Re: Awning Cleaning Question

Dennis, your ratio of 1 to 3 to clean your awning is a really high concentration. Considering that typical household "Clorox" contains a 6% solution of Sodium Hypoclorite (NaOCl) your 1:3 mixture is about 20,000 ppm of the active ingredient. (They say 100 ppm to disinfect your water.)

Even a 1 to 10 solution results in about 5000 ppm of NaOCl.  Putting 1 cup in 1 gallon of water results in about 3800 ppm.

If you used 1 cup of "bleach" in 4 gallons of water (about 1:500) you would get about 1000 ppm of the active ingredient.

That's why we say to put about 1 cup of "bleach" into a 40 gallon water tank (about 1:10000) to reach about 100 ppm killing power!

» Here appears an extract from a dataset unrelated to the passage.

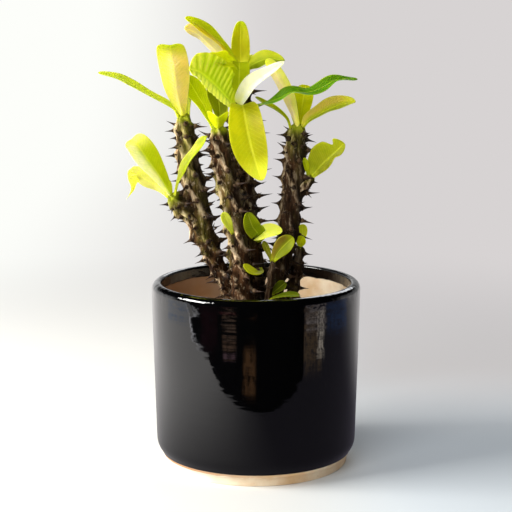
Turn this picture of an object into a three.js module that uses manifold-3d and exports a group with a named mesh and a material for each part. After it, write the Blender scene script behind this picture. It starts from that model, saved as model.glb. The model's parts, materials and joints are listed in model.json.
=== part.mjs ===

Just something to think about considering your eyes, health, MH metal parts, and how corrosive "bleach" is.


----------



## Islandgirl (Aug 8, 2007)

Re: Awning Cleaning Question

Thankxs everyone!  I thought about cleaning while @ the RV Resort, but like you said - I figure they may look the other way, especially if I do it quickly.


----------



## Islandgirl (Aug 15, 2007)

Re: Awning Cleaning Question

Evening fellow RV-ers!  My awning is clean, clean, clean now!  I decided not to risk cleaning it at the RV resort and pulled that baby out to my street at the crack of dawn.  My husband used a proper mix of bleach and water and it lightened the mildew by about half - so then he used a gross amount of bleach w/water and watched the mildew dissappear before our eyes.  Followed that with a long fresh water rinse and dried completly - - good as new now! Thankxs!


----------



## djwill5 (Oct 15, 2007)

Re: Awning Cleaning Question

I have never tried this, but I was told that the "magic erasers" can clean your awnings.  A friend of mine used it on his and said it worked well and looked like new, (I'm not sure how much elbow grease was involved).


----------



## Guest (Oct 15, 2007)

Re: Awning Cleaning Question

If it was the magic eraser ,, then expect to use alot of elbow grease ,, i myself would use a commercial cleaner and roll up the awning and then hose off ,, i'm getting lazy in my old age (42) but hey i like to do stuff the easyway as so many others do ,, we have enough to keep the RV up ,, so all seems to help...   :approve:


----------



## DL Rupper (Oct 16, 2007)

Re: Awning Cleaning Question

The RV Parks that allow the washing of your RV usually charge around $10 for RV's and $5 for vehicles.  Well worth it if you are full-timing.  We happened on a little overnight dumpy RV Park behind a Motel just off the Interstate that allows free washing, so we are staying 2 extra days to get the RV washed and waxed.  My arms are killing me from all the waxing.


----------



## Grandview Trailer Sa (Oct 18, 2007)

Re: Awning Cleaning Question

DL,
Put some of that Reliable on your awning.  Works on anything you need cleaning.


----------